Economic instruments for pollution control and natural resource management are an increasingly important part of environmental policies in the EU Member States. The range of tools available includes environmental taxes, fees and charges, tradable permits, deposit-refund systems and subsidies. Eurostat defines the green tax as “a tax whose tax base is a physical unit of something that has a proven, specific negative impact on the environment, and which is identified in the European System of Integrated Economic Accounts (ESA) as a tax” (Environmental taxes: Statistical Guide, 2013).
Environmental taxation is often considered an effective instrument to achieve sustainability in the economy. It is imposed on environmental pollutants or on goods whose use produces pollutants and is meant to reduce their negative impact on the environment, providing incentives to polluters to reduce emissions and search for cleaner and sustainable alternatives. The European Environmental Agency (EEA) billed the Environmental Tax Reform (ETR) in Europe “a reform of the national tax system where there is a shift of the burden of taxes, for example on labour, to environmentally damaging activities, such as resource use or pollution”.
ETR has two primary goals: a) to discourage environmentally harmful activities by making them more costly; b) to recycle the revenues to create economic and social outcomes, such as increasing employment. Low or flat revenues from environmental taxes could result from high tax rates that had the (positive) effect of changing behavioural patterns of consumers. On the other hand, higher levels of environmental tax revenue could be due to low tax rates that incentivize to purchase taxed products across a border (e. g. petrol or diesel). The total revenue from environmental taxes in the EU-28 in 2014 was EUR 343.6 billion and equates to 2.5 % of gross domestic product (GDP) and to 6.3 % of the total revenues derived from all taxes and social contributions (Eurostat, 2016).
In 2014, the level of environmental tax revenues was more or less EUR 79 billion higher than in 2002. Environmental taxes exceeded 10.0 % of total revenue from taxes and social contributions in three Member States — Slovenia (10.6 %), Croatia (10.5 %) and Greece (10.2 %) — as well as in Serbia (10.8 %). They were followed by Bulgaria (9.8 %), Latvia (9.3 %), Cyprus and the Netherlands (both 9.0 %). About GDP, environmental tax revenues reached the highest value in Denmark with a ratio of 4.1 %, followed by Slovenia and Croatia (both 3.9 %), with Serbia (4.0 %). The lowest rates of environmental tax revenues to GDP were recorded in Lithuania, Slovakia and Spain, all three below 2.0 %. European statistics distinguish four different categories of environmental taxes relating to energy, transport, pollution and resources.

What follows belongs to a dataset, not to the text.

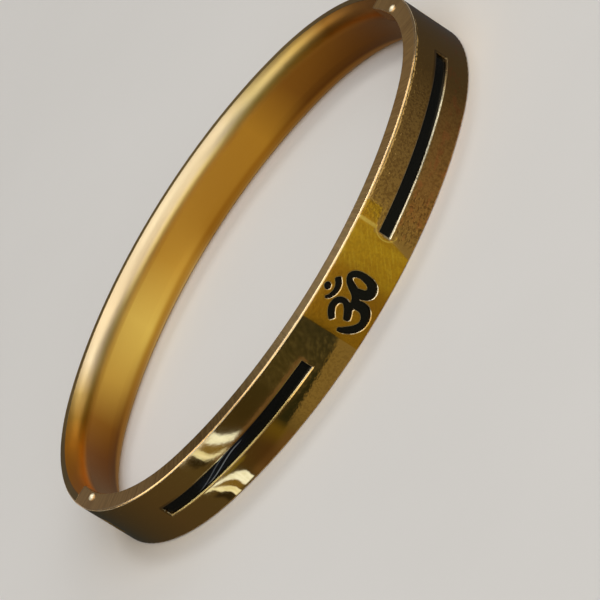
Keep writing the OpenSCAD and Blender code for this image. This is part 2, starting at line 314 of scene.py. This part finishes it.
    # The slots' far ends are duller, and the hinge-side slot is lined with gold
    slot_side = m.band(m.z, 3.0, 5.2, 0.1)
    slot_side = m.times(slot_side, m.step(m.math("ABSOLUTE", s), 8.2, 8.3))
    dull = m.math("MAXIMUM", m.step(s, 27, 31), m.step(s, -30, -33.5))
    bright = m.times(bright, m.math("SUBTRACT", 1, m.times(slot_side, dull, 0.85)))
    dim = m.times(slot_side, dull, m.step(gap, 0.4, 0.2), outer, 0.7)
    tone = m.mix(dim, tone, (0.30, 0.19, 0.07))
    golden = m.times(slot_side, m.step(s, -8, -14))
    shine = m.mix(golden, (1.0, 0.88, 0.60), (0.9, 0.70, 0.27))
    shine = m.mix(crest, shine, (1.0, 0.95, 0.80))
    tone = m.mix(m.times(bright, 0.9), tone, shine)
    rough = m.math("SUBTRACT", rough, m.times(bright, panel, 0.1))

    lip = m.times(m.math("MAXIMUM", m.step(gap, 0.0, 0.26), m.step(m.z, 4.0, 4.3)), outer)
    normal = m.bump(lip, 0.8, 0.1, rim)
    normal = m.bump(peel, 0.35, 0.008, normal)
    normal = m.bump(m.times(peel, coarse), 1.0, 0.03, normal)
    normal = m.bump(dents, 0.7, -0.02, normal)
    normal = m.bump(m.times(streak, top), 0.6, 0.02, normal)
    return m.metal(tone, rough, normal)


# Satin back half: fine lines along its length and a paler rolled edge
def back_metal():
    m = Shade("back_gold")
    s = m.along(BACK_MID, BACK_END, 1)
    depth = m.depth(s, BACK_MID, BACK_END)
    spot = m.vector(m.x, m.y, m.z)
    cloud = m.noise(spot, 0.12, 3, 0.5)
    lines = m.noise(m.vector(m.times(s, 0.35), m.times(m.z, 9), 0.0), 1.0, 3, 0.6)
    grain = m.noise(spot, 5.0, 2, 0.6)
    tone = m.mix(cloud, (0.80, 0.50, 0.13), (0.72, 0.43, 0.11))
    share = m.add(m.times(s, 1 / BACK_LENGTH), 0.5)

    # The wall inside, from the hinge end to the clasp end
    worn = m.curve(share, [
        (0.0, (0.16, 0.055, 0.008)), (0.15, (0.22, 0.075, 0.010)),
        (0.21, (0.32, 0.13, 0.018)), (0.28, (0.66, 0.38, 0.075)),
        (0.37, (0.84, 0.55, 0.125)), (0.46, (0.66, 0.35, 0.055)),
        (0.58, (0.64, 0.335, 0.055)), (0.66, (0.66, 0.345, 0.052)),
        (0.74, (0.33, 0.145, 0.025)), (1.0, (0.20, 0.075, 0.012)),
    ])
    tone = m.mix(m.step(depth, 0.5, 0.15), tone, worn)

    # The rolled edge above the wall, more golden where it passes into it
    rolled = m.curve(share, [
        (0.0, (0.74, 0.26, 0.025)), (0.15, (0.78, 0.28, 0.018)),
        (0.2, (0.35, 0.175, 0.025)), (0.24, (0.46, 0.29, 0.086)),
        (0.29, (0.71, 0.555, 0.335)), (0.45, (0.62, 0.48, 0.29)),
        (0.64, (0.66, 0.53, 0.32)), (0.7, (0.58, 0.43, 0.17)),
        (0.79, (0.46, 0.28, 0.07)), (0.85, (0.25, 0.1, 0.012)),
        (0.94, (0.38, 0.15, 0.028)),
    ])
    golden = m.aim("MULTIPLY", rolled, (1.06, 1.0, 0.55))
    rolled = m.mix(m.step(m.z, 7.0, 6.2), rolled, golden)
    edge = m.times(m.step(m.z, 5.6, 6.5), m.step(depth, 1.5, 1.25))
    tone = m.mix(m.times(edge, 0.95), tone, rolled)

    # The flat upper edge is darker, most at both ends, and so is the foot of the wall
    ledge = m.times(m.step(m.z, TOP_FROM, 7.96), m.step(depth, 1.2, 1.34))
    ends = m.step(m.math("ABSOLUTE", m.add(share, -0.5)), 0.26, 0.36)
    ledge_tone = m.mix(ends, (0.42, 0.29, 0.12), (0.2, 0.14, 0.07))
    tone = m.mix(m.times(ledge, 0.85), tone, ledge_tone)
    foot = m.times(m.step(m.z, 1.9, 1.0), m.step(depth, 1.0, 0.7))
    tone = m.mix(foot, tone, m.aim("MULTIPLY", tone, (0.9, 0.74, 0.38)))

    rough = m.add(0.24, m.times(lines, 0.12), m.times(cloud, 0.06))
    normal = m.bump(lines, 0.35, 0.01, m.soft_edge(0.08)[0])
    normal = m.bump(grain, 0.3, 0.006, normal)
    return m.metal(tone, rough, normal)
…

Energy taxes (which include taxes on transportation fuels) represents the highest share of overall environmental tax revenue, accounting for 76.5 % of the EU-28 total in 2014. Energy taxes were prominent in Lithuania, the Czech Republic and Luxembourg. By contrast, energy taxes slightly exceeded 50 % of the revenues from environmental taxes in Malta and Norway. Transport represented the second most significant contribution to total environmental tax revenues, with 19.9 % of the EU-28 total in 2014. Their importance was considerably higher in Malta (40.6 % of all income from environmental taxes) and even in Norway (42.6 %); the smallest shares of transport taxes in total revenues from environmental taxes were in Estonia (2.1 %) and Lithuania (3.5 %). Pollution and resource taxes represented a relatively small share (3.6 %) of total environmental tax revenues in the EU-28 in 2014. This category of taxes was implemented more recently in most European countries.

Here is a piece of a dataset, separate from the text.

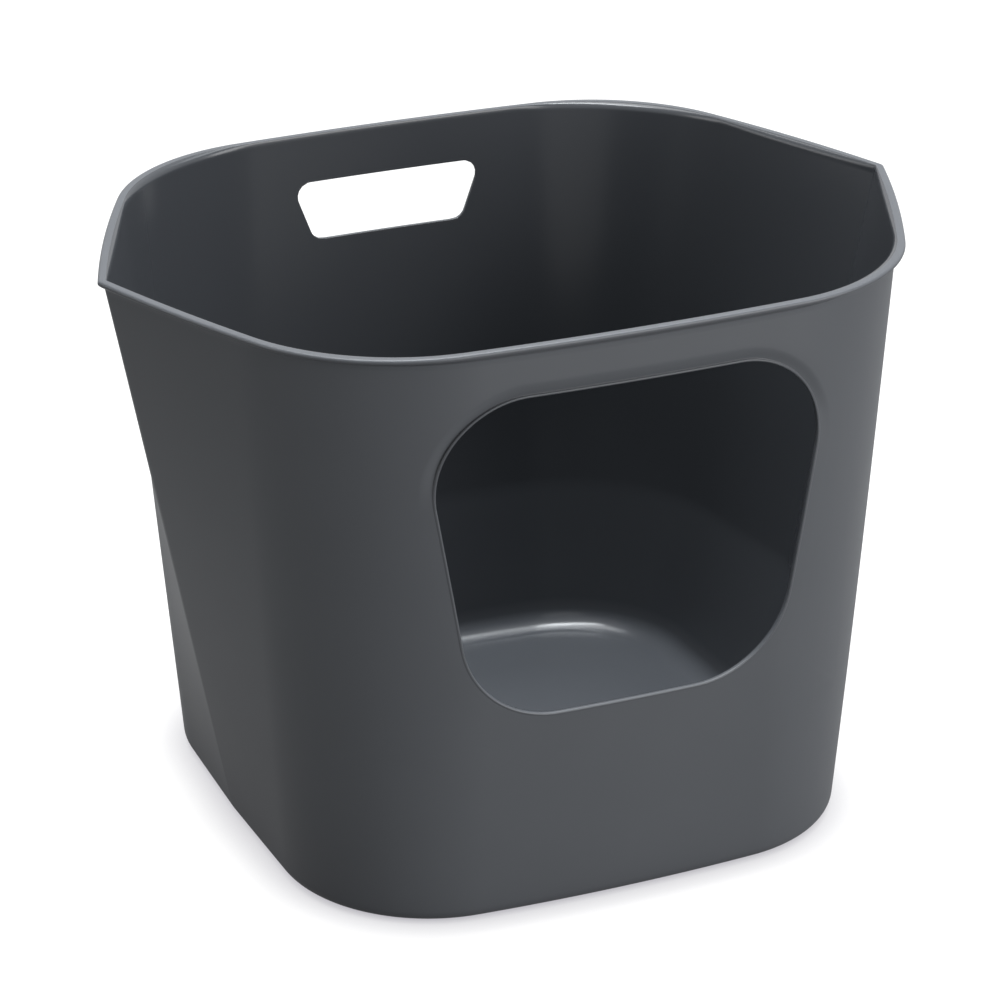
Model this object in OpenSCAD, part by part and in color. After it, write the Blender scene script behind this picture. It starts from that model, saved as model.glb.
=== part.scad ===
// Open-topped litter tub with a front entry, a hand hold in the back wall and four rubber feet.
// Millimetres. +Z is up, the front is -Y, and the origin is on the ground under the middle.

/* [Tub] */
// Height of the tub, from its underside to the top of its rim
tub_h = 372; // [340:1:400]
// Width of the walls at the base, side to side
base_w = 367; // [330:0.5:390]
// Depth of the walls at the base, front to back
base_d = 367.5; // [345:0.5:376]
// Corner radius of the walls at the base
base_corner_r = 97; // [70:0.5:120]
// Radius of the front and back walls' bow at the base
base_bow_r = 1250; // [900:10:4000]
// Width of the walls at the top, from ridge to ridge
top_w = 512; // [480:1:550]
// Depth of the walls at the top, front to back
top_d = 389; // [380:1:410]
// Corner radius of the walls at the top
top_corner_r = 137; // [100:1:145]
// Radius of the front and back walls' bow at the top
top_bow_r = 1790; // [1200:10:4000]
// Thickness of the walls, measured level
wall = 2.3; // [2:0.1:3]
// Thickness of the floor
floor_t = 3; // [2.5:0.1:5]
// Rounding between the underside and the walls
base_edge_r = 8; // [6:0.5:16]
// How far the front wall swells out halfway up
front_swell = 3.4; // [0:0.1:8]

/* [Side ridges] */
// Slant of the side walls away from the ridge, at the top
ridge_angle_top = 22.8; // [14:0.2:28]
// Slant of the side walls away from the ridge, at the base
ridge_angle_base = 1; // [1:0.1:6]
// How far the ridge runs forward of the middle by the top
ridge_forward = 3.9; // [0:0.1:14]
// Rounding of the ridge at the top
ridge_r_top = 5; // [4:0.5:16]
// Rounding of the ridge at the base
ridge_r_base = 24; // [16:1:60]

/* [Rim] */
// How far the rim stands out from the walls at the ridges, front and back
rim_out = 3; // [2:0.1:4.5]
// Width of the rim's top, from its inner edge to its outer face
rim_top_w = 5.1; // [4:0.1:7]
// Height of the rim's outer face
rim_h = 4.2; // [3.5:0.1:8]
// Height of the slope under the rim
rim_slope_h = 2.4; // [1:0.1:5]
// Height of the rounding inside the rim
rim_inner_h = 4.6; // [2:0.1:6]
// Rounding of the rim's outer edge
rim_edge_r = 1.7; // [0.8:0.1:1.9]
// How much tighter the rim's corners are than the walls' corners
rim_corner_step = 16.7; // [0:0.1:24]
// Radius of the bow in the rim's sides
rim_side_bow_r = 1030; // [800:10:4000]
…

However, a much higher share of pollution and resource taxes was experienced in Croatia (17.4 %), and in the Netherlands (13.8 %). By contrast, in some EU Member States, Germany, Greece and Cyprus, no taxes of this category have been enacted. Tables below show the split of revenues from different types of environmental taxes suggested for implementation in the 28 Member States. The majority of the overall increase comes from additional taxes on transport excluding. transportation fuels (0.59% of GDP). The additional revenue generated from increasing energy duties amounts to 0.25% of GDP. Finally, an increase of 0.21% of GDP is estimated from increased taxes on pollution and resources.
The difference between “good practice” and “politically feasible” was around 0.08% GDP. For transport taxes, a greater proportion of the change was considered politically feasible: under good practice, the transport taxes would raise taxes equivalent to 0.57% GDP, whereas the politically feasible scenario generated taxes equal to 0.55% of GDP. For the pollution and resource taxes, the difference was between 0.22% GDP for the good practice situation and 0.18% GDP in the politically possible scenario. Environmental taxes have been increasingly used to influence the behaviour of economic operators, whether producers or consumers. The EU has frequently encouraged any policy aiming to affect, through environmental taxes, the conduct of main economic actors, whether they are producers or consumers. The use of financial instruments for the benefit of the environment is openly backed by the EU Environment Action Programme to 2020 — 7th environment action programme (EAP), the EU sustainable development strategy and the Europe 2020 strategy. The secretly added value of taxation is not so secret anymore.